- SOURCE MATERIAL:
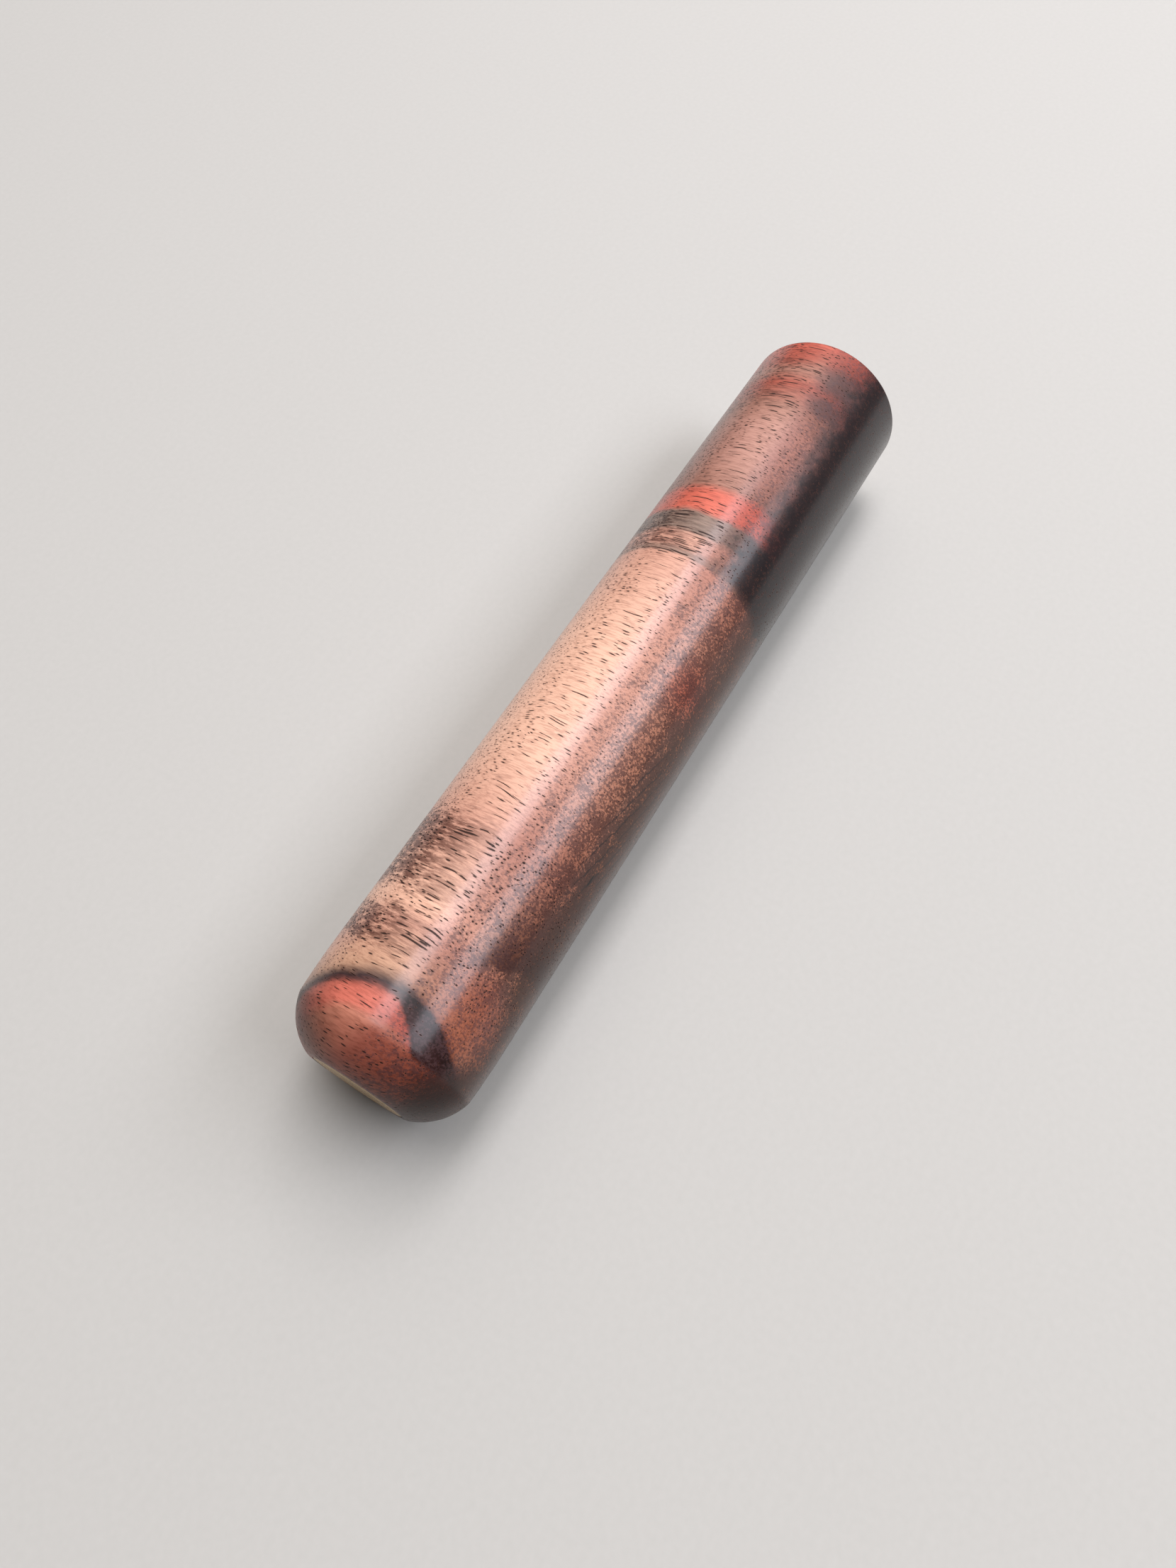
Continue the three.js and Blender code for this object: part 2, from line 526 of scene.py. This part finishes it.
def pores_group():
    """Open pores: long tubes along Y of the vector. Deep is the bore itself, Stain the dark wood
    round it."""
    tree, sheet, given, out = new_group(
        "open pores",
        {
            "Vector": (VECTOR, None),
            "Spacing": (NUMBER, 0.48),
            "Radius": (NUMBER, 0.075),
            "Share": (NUMBER, 0.6),
        },
        {"Deep": (NUMBER, None), "Stain": (NUMBER, None)},
    )
    wood, spacing = given["Vector"], given["Spacing"]
    # the tubes wander a little to the side as they go
    wander = sheet.noise(sheet.mapped(wood, scale=(1.2, 1, 1.2)), 0.11, detail=1, colour=True)
    x, _, z = sheet.parts(sheet.vector_math("MULTIPLY_ADD", wander, (2.4, 0.0, 2.4), wood))
    cells = sheet.node("ShaderNodeTexVoronoi", voronoi_dimensions="2D", feature="F1")
    cell_place = sheet.joined(
        X=sheet.math("DIVIDE", x, spacing), Y=sheet.math("DIVIDE", z, spacing)
    )
    sheet.feed(cells.inputs["Vector"], cell_place)
    cells.inputs["Scale"].default_value = 1.0
    away = sheet.times(cells.outputs["Distance"], spacing)
    # only a share of the cells hold a pore, and parts of the pores are filled
    chance = sheet.node("ShaderNodeSeparateColor")
    sheet.feed(chance.inputs[0], cells.outputs["Color"])
    there = sheet.math("LESS_THAN", chance.outputs["Red"], given["Share"])
    filling = sheet.noise(sheet.mapped(wood, scale=(1, 0.3, 1)), 1.3, detail=2)
    there = sheet.times(there, sheet.between(filling, 0.40, 0.48))
    # each pore has its own width
    width = sheet.times(given["Radius"], sheet.math("ADD", chance.outputs["Green"], 0.6))
    into = sheet.math("DIVIDE", away, width)
    sheet.feed(out["Deep"], sheet.times(sheet.between(into, 1.1, 0.8), there))
    sheet.feed(out["Stain"], sheet.times(sheet.between(into, 2.4, 0.6), there))
    return tree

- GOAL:
Repeat the preceding lines exactly, please, every one of them.

- RESULT OF THE EXERCISE:
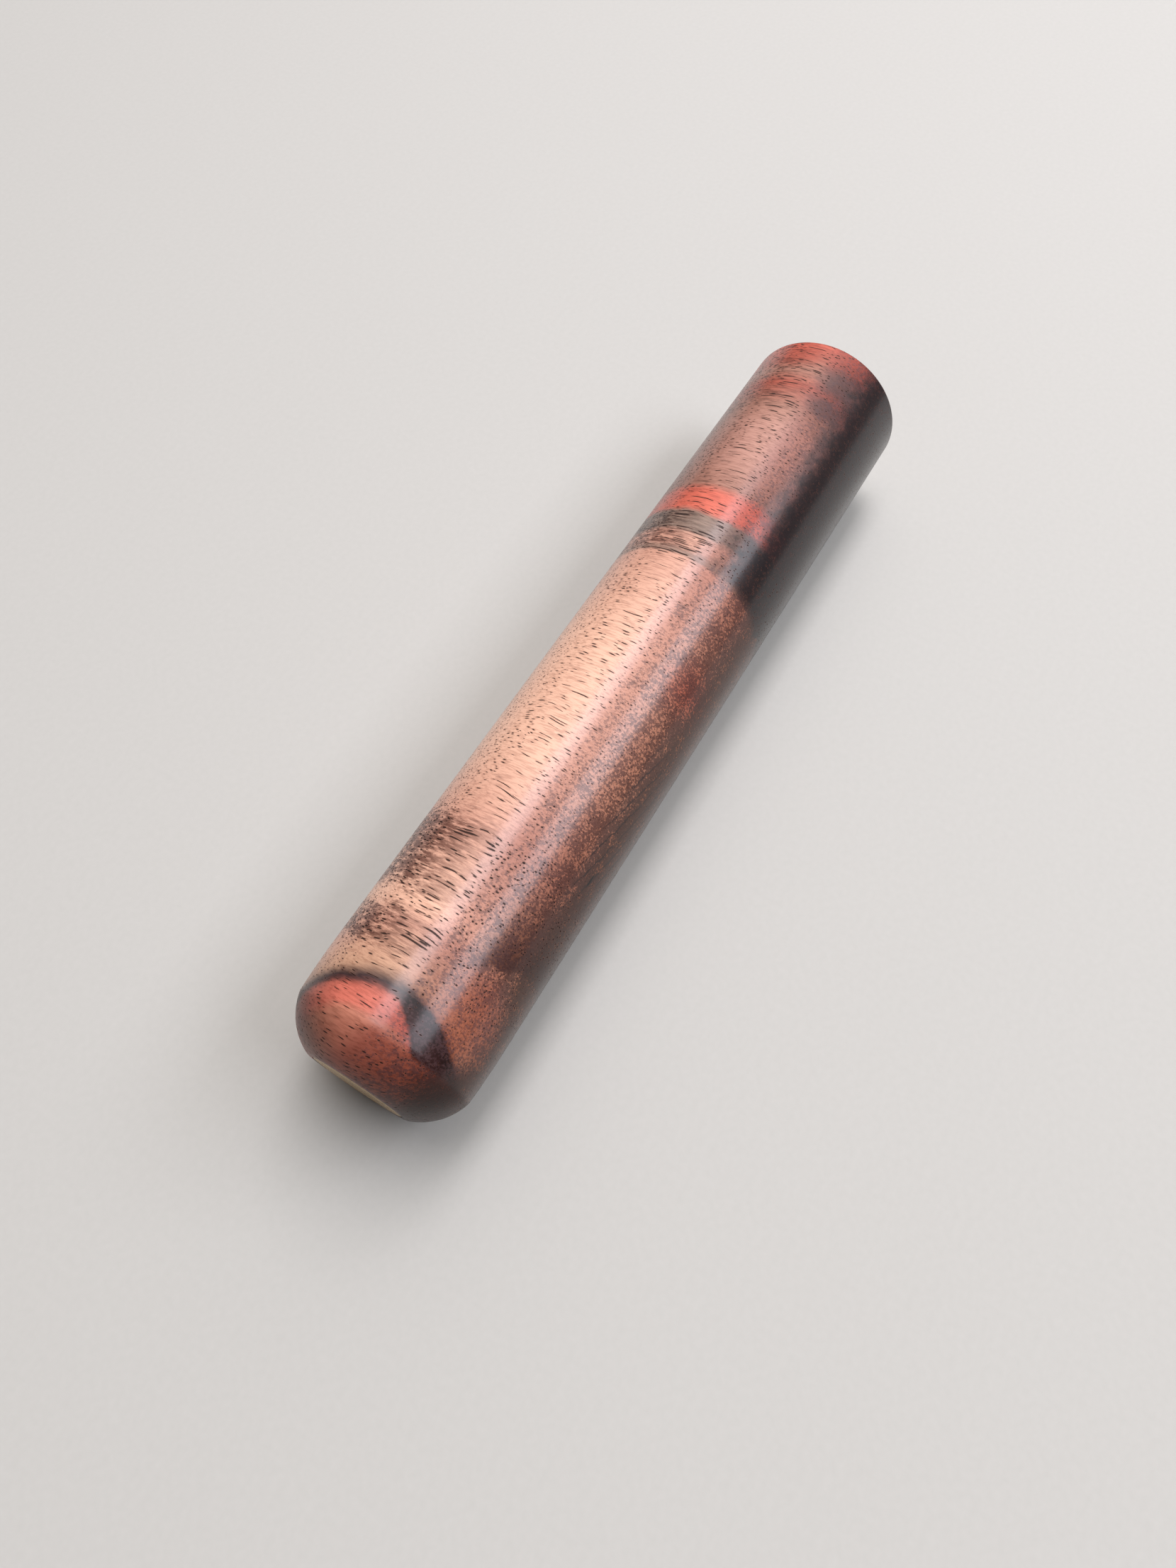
Continue the three.js and Blender code for this object: part 2, from line 526 of scene.py. This part finishes it.
def pores_group():
    """Open pores: long tubes along Y of the vector. Deep is the bore itself, Stain the dark wood
    round it."""
    tree, sheet, given, out = new_group(
        "open pores",
        {
            "Vector": (VECTOR, None),
            "Spacing": (NUMBER, 0.48),
            "Radius": (NUMBER, 0.075),
            "Share": (NUMBER, 0.6),
        },
        {"Deep": (NUMBER, None), "Stain": (NUMBER, None)},
    )
    wood, spacing = given["Vector"], given["Spacing"]
    # the tubes wander a little to the side as they go
    wander = sheet.noise(sheet.mapped(wood, scale=(1.2, 1, 1.2)), 0.11, detail=1, colour=True)
    x, _, z = sheet.parts(sheet.vector_math("MULTIPLY_ADD", wander, (2.4, 0.0, 2.4), wood))
    cells = sheet.node("ShaderNodeTexVoronoi", voronoi_dimensions="2D", feature="F1")
    cell_place = sheet.joined(
        X=sheet.math("DIVIDE", x, spacing), Y=sheet.math("DIVIDE", z, spacing)
    )
    sheet.feed(cells.inputs["Vector"], cell_place)
    cells.inputs["Scale"].default_value = 1.0
    away = sheet.times(cells.outputs["Distance"], spacing)
    # only a share of the cells hold a pore, and parts of the pores are filled
    chance = sheet.node("ShaderNodeSeparateColor")
    sheet.feed(chance.inputs[0], cells.outputs["Color"])
    there = sheet.math("LESS_THAN", chance.outputs["Red"], given["Share"])
    filling = sheet.noise(sheet.mapped(wood, scale=(1, 0.3, 1)), 1.3, detail=2)
    there = sheet.times(there, sheet.between(filling, 0.40, 0.48))
    # each pore has its own width
    width = sheet.times(given["Radius"], sheet.math("ADD", chance.outputs["Green"], 0.6))
    into = sheet.math("DIVIDE", away, width)
    sheet.feed(out["Deep"], sheet.times(sheet.between(into, 1.1, 0.8), there))
    sheet.feed(out["Stain"], sheet.times(sheet.between(into, 2.4, 0.6), there))
    return tree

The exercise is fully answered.